Una explicación desde la tumba.
En
el diario del difunto Hugh Morgan hay ciertos apuntes interesantes
que pueden tener valor científico. En la investigación que se
desarrolló junto a su cuerpo el libro no fue citado como prueba
porque el juez consideró que podría haber confundido a los miembros
del jurado. La fecha del primero de los apuntes mencionados no puede
apreciarse con claridad por estar rota la parte superior de la hoja
correspondiente; el resto expone lo siguiente:
...corría
describiendo un semicírculo, con la cabeza vuelta hacia el centro, y
de pronto se detenía y ladraba furiosamente. Al final echó a correr
hacia el bosque a gran velocidad. En un principio pensé que se había
vuelto loco, pero al volver a casa no encontré otro cambio en su
conducta que no fuera el lógico del miedo al castigo.
¿Puede
un perro ver con la nariz? ¿Es que los olores impresionan algún
centro cerebral con imágenes de las cosas que los producen?
2
sep:
Anoche,
mientras miraba las estrellas en lo alto del cerco que hay al este de
la casa, vi cómo desaparecían sucesivamente, de izquierda a
derecha. Se apagaban una a una por un instante, y en ocasiones unas
pocas a la vez, pero todas las que estaban a un grado o dos por
encima del cerco se eclipsaban totalmente. Fue como si algo se
interpusiera entre ellas y yo, pero no conseguí verlo pues las
estrellas no emitían suficiente luz para delimitar su contorno. ¡Uf!
Esto no me gusta nada...»
Faltan
tres hojas con los apuntes correspondientes a varias semanas.
27
sep:
Ha
estado por aquí de nuevo. Todos los días encuentro pruebas de su
presencia. Me he pasado la noche otra vez vigilando en el mismo
puesto, con la escopeta cargada. Por la mañana sus huellas, aún
frescas, estaban allí, como siempre. Podría jurar que no me quedé
dormido ni un momento -en realidad apenas duermo. ¡Es terrible,
insoportable! Si todas estas asombrosas experiencias son reales, voy
a perder la razón; y si son pura imaginación, es que ya la perdí.
3
oct:
No
me iré, no me echará de aquí. Esta es mi casa y mi tierra. Dios
aborrece a los cobardes...
5
oct:
No
puedo soportarlo más. He invitado a Harker a pasar unas semanas. Él
tiene la cabeza en su sitio. Por su actitud podré juzgar si me cree
loco.
7
oct:
Ya
encontré la solución al misterio. Anoche la descubrí de repente,
como por revelación. ¡Qué simple, qué horriblemente simple!»
Hay
sonidos que no podemos oír. A ambos extremos de la escala hay notas
que no hacen vibrar ese instrumento imperfecto que es el oído
humano. Son muy agudas o muy graves. He visto cómo una bandada de
mirlos ocupan la copa de un árbol, de varios árboles, y cantan
todos a la vez. De repente, y al mismo tiempo, todos se lanzan al
aire y emprenden el vuelo. ¿Cómo pueden hacerlo si no se ven unos a
otros? Es imposible que vean el movimiento de un jefe. Deben de tener
una señal de aviso o una orden, de un tono superior al estrépito de
sus trinos, que es inaudible para mí. He observado también el mismo
vuelo simultáneo cuando todos estaban en silencio, no sólo entre
mirlos, sino también entre otras aves como las perdices, cuando
están muy distanciadas entre los matorrales, incluso en pendientes
opuestas de una colina.
Los
marineros saben que un grupo de ballenas que se calienta al sol o
juguetea sobre la superficie del océano, separadas por millas de
distancia, se zambullen al mismo tiempo y desaparecen en un momento.

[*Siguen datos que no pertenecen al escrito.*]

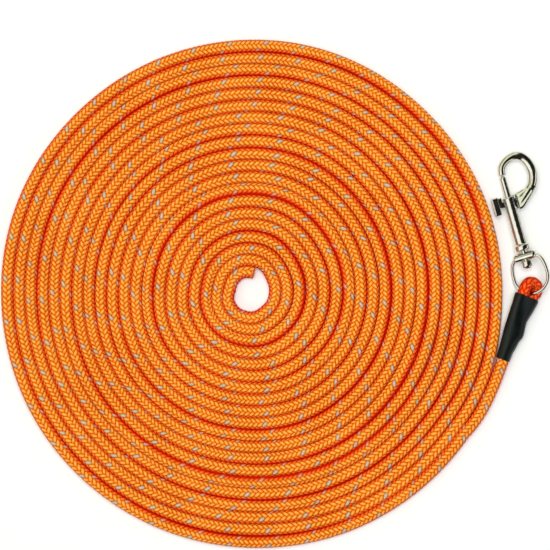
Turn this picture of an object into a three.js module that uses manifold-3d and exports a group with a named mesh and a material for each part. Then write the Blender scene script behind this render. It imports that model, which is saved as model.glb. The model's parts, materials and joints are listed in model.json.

La señal es emitida en un tono demasiado grave para el oído del
marinero que está en el palo mayor o el de sus compañeros en
cubierta, que sienten la vibración en el barco como las piedras de
una catedral se conmueven con el bajo del órgano.
Y
lo que pasa con los sonidos, ocurre también con los colores. A cada
extremo del espectro luminoso el químico detecta la presencia de los
llamados rayos 'actínicos'. Representan colores —colores
integrales en la composición de la luz— que somos incapaces de
reconocer. El ojo humano también es un instrumento imperfecto y su
alcance llega sólo a unas pocas octavas de la verdadera 'escala
cromática'. No estoy loco; lo que ocurre es que hay colores que no
podemos ver.»
Y,
Dios me ampare, ¡La Cosa Maldita es de uno de esos colores!